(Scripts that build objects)
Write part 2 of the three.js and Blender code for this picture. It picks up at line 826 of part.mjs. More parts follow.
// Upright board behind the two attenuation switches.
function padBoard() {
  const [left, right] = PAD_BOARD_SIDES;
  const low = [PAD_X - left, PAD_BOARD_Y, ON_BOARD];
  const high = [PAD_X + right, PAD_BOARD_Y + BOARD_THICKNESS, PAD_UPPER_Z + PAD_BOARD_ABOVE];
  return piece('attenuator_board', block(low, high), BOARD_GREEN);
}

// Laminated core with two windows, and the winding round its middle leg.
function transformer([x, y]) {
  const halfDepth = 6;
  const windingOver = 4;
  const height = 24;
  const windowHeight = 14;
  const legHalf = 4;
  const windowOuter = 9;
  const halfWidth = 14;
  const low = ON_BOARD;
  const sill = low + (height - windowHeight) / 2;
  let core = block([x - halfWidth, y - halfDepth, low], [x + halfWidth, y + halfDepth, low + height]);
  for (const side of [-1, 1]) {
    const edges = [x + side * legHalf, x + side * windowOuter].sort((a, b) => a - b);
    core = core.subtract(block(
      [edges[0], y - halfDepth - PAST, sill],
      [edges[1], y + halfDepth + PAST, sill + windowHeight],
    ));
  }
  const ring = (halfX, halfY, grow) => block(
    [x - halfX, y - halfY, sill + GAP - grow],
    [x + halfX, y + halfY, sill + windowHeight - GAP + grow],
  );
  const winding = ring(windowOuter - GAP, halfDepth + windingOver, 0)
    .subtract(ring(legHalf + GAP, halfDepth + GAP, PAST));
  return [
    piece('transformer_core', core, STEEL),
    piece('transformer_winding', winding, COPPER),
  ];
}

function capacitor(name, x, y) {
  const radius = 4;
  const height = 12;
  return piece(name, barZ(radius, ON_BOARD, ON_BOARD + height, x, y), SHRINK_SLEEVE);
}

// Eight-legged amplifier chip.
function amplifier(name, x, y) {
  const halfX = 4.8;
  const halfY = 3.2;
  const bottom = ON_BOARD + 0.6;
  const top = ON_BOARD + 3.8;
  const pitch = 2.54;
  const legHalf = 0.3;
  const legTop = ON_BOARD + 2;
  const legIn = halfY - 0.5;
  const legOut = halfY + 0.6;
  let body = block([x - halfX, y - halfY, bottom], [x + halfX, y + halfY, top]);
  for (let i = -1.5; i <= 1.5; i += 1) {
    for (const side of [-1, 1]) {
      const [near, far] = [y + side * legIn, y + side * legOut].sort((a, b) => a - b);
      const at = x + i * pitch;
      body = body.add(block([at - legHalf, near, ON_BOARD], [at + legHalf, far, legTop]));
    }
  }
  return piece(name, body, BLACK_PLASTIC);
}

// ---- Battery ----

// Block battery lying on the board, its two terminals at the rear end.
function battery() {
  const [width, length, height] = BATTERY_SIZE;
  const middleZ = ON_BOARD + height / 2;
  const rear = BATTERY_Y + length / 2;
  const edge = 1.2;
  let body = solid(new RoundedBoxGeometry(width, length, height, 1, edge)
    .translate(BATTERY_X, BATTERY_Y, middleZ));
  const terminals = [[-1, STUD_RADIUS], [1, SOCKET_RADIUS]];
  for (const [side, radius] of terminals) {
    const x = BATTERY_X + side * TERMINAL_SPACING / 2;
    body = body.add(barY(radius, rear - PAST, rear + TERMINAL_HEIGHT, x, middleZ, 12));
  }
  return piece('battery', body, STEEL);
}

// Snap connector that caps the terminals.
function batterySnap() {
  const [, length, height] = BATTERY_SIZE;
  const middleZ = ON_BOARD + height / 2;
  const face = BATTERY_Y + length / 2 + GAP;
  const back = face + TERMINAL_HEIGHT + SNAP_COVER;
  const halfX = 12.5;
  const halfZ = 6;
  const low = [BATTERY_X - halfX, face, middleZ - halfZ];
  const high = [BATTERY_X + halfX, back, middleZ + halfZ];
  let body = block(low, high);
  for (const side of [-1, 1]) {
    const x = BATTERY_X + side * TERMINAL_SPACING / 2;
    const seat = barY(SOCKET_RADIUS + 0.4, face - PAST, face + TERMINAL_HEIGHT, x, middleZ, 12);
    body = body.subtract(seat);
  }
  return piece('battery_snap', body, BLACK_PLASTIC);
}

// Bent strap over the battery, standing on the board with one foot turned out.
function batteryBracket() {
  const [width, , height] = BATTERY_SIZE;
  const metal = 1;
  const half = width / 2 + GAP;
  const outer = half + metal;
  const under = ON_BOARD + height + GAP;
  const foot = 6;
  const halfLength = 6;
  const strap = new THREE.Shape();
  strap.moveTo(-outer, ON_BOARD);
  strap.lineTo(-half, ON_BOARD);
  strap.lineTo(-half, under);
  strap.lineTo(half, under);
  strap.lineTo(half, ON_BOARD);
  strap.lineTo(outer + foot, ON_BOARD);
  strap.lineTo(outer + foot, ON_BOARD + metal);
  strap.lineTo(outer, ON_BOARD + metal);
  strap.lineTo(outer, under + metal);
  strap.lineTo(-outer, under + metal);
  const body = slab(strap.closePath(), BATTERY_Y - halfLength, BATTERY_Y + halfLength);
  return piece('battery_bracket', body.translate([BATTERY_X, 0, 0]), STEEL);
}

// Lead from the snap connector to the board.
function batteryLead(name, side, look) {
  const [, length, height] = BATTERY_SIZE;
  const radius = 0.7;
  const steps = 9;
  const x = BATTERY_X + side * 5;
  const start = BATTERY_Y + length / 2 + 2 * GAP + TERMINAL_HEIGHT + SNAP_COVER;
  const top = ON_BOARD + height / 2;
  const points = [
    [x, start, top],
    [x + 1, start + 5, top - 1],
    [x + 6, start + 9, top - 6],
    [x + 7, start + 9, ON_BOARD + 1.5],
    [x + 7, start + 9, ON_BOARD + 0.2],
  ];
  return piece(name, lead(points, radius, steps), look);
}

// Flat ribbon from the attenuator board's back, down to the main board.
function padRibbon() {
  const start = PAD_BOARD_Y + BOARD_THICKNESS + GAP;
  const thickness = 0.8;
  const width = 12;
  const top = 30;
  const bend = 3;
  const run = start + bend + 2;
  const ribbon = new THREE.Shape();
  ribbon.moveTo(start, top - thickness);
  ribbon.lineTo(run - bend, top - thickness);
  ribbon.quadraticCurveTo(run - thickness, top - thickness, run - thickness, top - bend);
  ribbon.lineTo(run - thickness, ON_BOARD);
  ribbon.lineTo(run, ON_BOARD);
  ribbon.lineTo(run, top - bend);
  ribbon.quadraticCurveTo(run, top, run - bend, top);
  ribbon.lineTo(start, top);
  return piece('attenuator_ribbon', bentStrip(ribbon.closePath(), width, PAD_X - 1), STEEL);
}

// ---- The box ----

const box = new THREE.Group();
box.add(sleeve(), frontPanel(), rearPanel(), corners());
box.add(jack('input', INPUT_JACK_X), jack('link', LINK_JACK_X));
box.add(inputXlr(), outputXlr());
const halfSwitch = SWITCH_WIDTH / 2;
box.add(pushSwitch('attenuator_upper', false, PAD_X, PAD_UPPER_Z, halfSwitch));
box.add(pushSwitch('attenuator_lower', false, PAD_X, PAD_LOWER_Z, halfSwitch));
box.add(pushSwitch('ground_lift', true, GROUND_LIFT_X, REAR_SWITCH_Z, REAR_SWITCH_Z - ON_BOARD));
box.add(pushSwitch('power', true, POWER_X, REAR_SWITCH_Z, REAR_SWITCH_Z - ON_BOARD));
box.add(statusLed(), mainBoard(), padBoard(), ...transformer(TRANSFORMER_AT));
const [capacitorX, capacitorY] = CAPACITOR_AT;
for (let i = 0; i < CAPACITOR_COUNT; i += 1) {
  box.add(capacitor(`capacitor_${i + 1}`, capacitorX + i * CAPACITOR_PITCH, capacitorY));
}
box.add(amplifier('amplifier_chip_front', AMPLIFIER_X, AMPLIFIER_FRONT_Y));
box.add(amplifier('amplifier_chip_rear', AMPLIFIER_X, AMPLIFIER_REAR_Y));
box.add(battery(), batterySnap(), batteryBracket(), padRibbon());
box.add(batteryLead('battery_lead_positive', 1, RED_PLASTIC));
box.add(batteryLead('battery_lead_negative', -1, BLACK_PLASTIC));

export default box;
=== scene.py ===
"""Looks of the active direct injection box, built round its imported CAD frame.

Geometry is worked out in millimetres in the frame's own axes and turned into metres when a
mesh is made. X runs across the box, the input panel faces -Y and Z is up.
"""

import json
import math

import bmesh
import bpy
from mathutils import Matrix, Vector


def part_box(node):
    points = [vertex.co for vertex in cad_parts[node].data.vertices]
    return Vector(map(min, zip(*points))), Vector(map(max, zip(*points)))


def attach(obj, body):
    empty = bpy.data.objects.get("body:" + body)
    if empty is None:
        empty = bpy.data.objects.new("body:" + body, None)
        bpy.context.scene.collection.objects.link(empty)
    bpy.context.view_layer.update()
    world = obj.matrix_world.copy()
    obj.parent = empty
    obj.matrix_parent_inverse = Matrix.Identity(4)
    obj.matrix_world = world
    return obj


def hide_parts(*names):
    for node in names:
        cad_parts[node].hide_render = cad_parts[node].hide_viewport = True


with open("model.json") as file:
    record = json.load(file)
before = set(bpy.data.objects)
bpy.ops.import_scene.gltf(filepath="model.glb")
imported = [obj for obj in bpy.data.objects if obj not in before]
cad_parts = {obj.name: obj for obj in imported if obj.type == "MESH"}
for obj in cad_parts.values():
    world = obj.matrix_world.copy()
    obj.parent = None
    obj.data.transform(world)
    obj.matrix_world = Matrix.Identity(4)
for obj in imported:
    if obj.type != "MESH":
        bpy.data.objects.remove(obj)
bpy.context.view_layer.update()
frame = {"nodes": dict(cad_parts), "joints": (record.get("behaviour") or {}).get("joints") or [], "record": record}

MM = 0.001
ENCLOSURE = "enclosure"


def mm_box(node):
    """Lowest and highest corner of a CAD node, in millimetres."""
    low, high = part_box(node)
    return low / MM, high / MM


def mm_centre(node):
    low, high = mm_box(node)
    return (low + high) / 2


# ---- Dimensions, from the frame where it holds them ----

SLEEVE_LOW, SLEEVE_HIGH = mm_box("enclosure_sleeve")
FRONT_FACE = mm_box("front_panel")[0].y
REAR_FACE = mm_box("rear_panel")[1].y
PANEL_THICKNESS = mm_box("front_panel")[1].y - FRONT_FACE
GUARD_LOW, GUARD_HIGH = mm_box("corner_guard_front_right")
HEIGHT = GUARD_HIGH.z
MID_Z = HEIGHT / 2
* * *
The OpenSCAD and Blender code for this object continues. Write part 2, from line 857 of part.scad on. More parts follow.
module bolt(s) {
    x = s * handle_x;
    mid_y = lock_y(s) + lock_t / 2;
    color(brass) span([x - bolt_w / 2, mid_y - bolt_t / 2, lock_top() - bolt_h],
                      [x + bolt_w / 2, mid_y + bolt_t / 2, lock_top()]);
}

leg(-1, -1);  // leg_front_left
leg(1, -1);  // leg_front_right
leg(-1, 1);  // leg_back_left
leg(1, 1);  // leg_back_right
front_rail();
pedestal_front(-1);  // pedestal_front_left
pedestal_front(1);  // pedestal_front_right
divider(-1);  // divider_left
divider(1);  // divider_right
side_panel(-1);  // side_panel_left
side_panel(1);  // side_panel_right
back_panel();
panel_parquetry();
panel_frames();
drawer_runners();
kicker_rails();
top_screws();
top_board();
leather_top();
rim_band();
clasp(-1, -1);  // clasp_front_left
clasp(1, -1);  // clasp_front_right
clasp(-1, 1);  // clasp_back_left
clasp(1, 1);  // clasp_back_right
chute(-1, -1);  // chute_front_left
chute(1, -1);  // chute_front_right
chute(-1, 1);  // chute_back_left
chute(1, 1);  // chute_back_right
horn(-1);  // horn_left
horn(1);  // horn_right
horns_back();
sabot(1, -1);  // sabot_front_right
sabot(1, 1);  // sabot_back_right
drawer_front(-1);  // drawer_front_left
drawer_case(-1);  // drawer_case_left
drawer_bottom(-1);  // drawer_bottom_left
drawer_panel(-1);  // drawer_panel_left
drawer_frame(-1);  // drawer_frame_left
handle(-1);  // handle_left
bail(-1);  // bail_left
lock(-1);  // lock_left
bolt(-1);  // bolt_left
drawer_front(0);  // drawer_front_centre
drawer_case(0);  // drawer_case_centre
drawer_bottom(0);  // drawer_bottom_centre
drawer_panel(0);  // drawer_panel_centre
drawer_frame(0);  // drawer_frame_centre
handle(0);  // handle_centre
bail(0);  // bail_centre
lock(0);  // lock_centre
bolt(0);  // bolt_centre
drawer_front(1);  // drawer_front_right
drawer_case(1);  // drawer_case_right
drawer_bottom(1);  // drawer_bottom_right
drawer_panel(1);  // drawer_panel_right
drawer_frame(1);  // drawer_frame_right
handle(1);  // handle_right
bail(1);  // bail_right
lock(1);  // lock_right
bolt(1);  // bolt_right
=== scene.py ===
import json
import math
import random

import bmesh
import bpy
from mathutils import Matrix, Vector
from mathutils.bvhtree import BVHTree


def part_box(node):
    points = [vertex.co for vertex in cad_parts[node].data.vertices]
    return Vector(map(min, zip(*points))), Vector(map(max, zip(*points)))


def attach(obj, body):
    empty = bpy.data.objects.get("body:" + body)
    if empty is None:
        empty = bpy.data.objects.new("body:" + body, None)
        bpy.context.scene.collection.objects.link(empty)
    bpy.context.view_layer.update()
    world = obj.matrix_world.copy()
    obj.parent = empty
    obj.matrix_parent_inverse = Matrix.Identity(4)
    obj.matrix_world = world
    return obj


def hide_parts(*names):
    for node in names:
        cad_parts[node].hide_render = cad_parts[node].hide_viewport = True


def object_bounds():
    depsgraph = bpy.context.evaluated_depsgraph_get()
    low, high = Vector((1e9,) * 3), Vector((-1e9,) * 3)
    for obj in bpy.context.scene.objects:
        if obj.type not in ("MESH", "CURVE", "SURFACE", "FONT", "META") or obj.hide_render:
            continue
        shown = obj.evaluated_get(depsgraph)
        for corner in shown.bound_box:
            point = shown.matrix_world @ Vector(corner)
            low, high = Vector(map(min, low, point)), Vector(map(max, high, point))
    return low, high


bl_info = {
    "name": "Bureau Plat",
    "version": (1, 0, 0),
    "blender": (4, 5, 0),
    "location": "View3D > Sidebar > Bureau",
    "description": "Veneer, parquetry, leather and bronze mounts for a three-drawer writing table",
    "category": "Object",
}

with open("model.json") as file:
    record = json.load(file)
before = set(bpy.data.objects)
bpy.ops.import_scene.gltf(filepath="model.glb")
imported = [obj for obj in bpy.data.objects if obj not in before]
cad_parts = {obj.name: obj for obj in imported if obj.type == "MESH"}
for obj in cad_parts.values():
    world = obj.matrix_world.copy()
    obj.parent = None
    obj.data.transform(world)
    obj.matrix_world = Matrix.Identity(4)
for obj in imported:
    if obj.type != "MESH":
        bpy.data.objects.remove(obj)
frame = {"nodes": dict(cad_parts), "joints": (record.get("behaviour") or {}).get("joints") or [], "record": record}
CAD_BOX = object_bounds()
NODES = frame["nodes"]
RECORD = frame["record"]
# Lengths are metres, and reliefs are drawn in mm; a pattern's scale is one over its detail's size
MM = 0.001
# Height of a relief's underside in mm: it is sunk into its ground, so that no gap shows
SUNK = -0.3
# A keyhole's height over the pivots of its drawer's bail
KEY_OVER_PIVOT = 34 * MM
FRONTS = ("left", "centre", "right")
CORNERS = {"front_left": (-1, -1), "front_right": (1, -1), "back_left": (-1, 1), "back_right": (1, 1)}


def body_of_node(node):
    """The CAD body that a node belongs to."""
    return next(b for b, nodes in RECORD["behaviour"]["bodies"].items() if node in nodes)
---
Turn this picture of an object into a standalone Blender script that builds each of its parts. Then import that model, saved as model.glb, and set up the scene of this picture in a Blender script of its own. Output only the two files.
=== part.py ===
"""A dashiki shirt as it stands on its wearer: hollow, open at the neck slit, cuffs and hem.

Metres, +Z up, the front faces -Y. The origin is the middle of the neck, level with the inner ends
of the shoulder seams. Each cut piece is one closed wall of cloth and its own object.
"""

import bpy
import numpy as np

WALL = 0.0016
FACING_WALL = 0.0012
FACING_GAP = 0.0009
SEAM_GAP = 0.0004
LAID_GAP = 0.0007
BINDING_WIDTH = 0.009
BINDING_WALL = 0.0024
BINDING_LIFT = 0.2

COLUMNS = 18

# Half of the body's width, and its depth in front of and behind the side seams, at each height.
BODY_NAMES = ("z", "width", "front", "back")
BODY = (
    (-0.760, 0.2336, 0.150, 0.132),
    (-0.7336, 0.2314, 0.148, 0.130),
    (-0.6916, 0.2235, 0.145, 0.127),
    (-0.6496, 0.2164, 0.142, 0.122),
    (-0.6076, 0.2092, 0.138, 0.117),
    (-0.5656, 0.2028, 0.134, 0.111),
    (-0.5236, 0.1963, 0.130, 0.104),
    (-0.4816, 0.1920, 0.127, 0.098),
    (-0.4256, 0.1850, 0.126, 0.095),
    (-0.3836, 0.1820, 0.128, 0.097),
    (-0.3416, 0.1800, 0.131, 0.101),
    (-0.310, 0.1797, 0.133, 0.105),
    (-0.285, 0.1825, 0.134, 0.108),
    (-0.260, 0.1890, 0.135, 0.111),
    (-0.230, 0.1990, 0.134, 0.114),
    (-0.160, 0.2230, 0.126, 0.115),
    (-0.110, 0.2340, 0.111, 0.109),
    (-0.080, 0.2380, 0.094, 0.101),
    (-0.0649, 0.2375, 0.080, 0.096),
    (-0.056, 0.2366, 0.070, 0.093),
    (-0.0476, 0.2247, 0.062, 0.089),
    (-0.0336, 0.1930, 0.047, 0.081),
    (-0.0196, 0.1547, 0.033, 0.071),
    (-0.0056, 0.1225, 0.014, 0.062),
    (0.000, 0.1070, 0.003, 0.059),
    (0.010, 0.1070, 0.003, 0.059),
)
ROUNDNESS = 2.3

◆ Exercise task
Within the listing above, the range opens at the line with "return low, high" and closes at the line with "return next(b for". Reproduce exactly the lines of that range, including both ends.

◆ Result of the task
    return low, high


bl_info = {
    "name": "Bureau Plat",
    "version": (1, 0, 0),
    "blender": (4, 5, 0),
    "location": "View3D > Sidebar > Bureau",
    "description": "Veneer, parquetry, leather and bronze mounts for a three-drawer writing table",
    "category": "Object",
}

with open("model.json") as file:
    record = json.load(file)
before = set(bpy.data.objects)
bpy.ops.import_scene.gltf(filepath="model.glb")
imported = [obj for obj in bpy.data.objects if obj not in before]
cad_parts = {obj.name: obj for obj in imported if obj.type == "MESH"}
for obj in cad_parts.values():
    world = obj.matrix_world.copy()
    obj.parent = None
    obj.data.transform(world)
    obj.matrix_world = Matrix.Identity(4)
for obj in imported:
    if obj.type != "MESH":
        bpy.data.objects.remove(obj)
frame = {"nodes": dict(cad_parts), "joints": (record.get("behaviour") or {}).get("joints") or [], "record": record}
CAD_BOX = object_bounds()
NODES = frame["nodes"]
RECORD = frame["record"]
# Lengths are metres, and reliefs are drawn in mm; a pattern's scale is one over its detail's size
MM = 0.001
# Height of a relief's underside in mm: it is sunk into its ground, so that no gap shows
SUNK = -0.3
# A keyhole's height over the pivots of its drawer's bail
KEY_OVER_PIVOT = 34 * MM
FRONTS = ("left", "centre", "right")
CORNERS = {"front_left": (-1, -1), "front_right": (1, -1), "back_left": (-1, 1), "back_right": (1, 1)}


def body_of_node(node):
    """The CAD body that a node belongs to."""
    return next(b for b, nodes in RECORD["behaviour"]["bodies"].items() if node in nodes)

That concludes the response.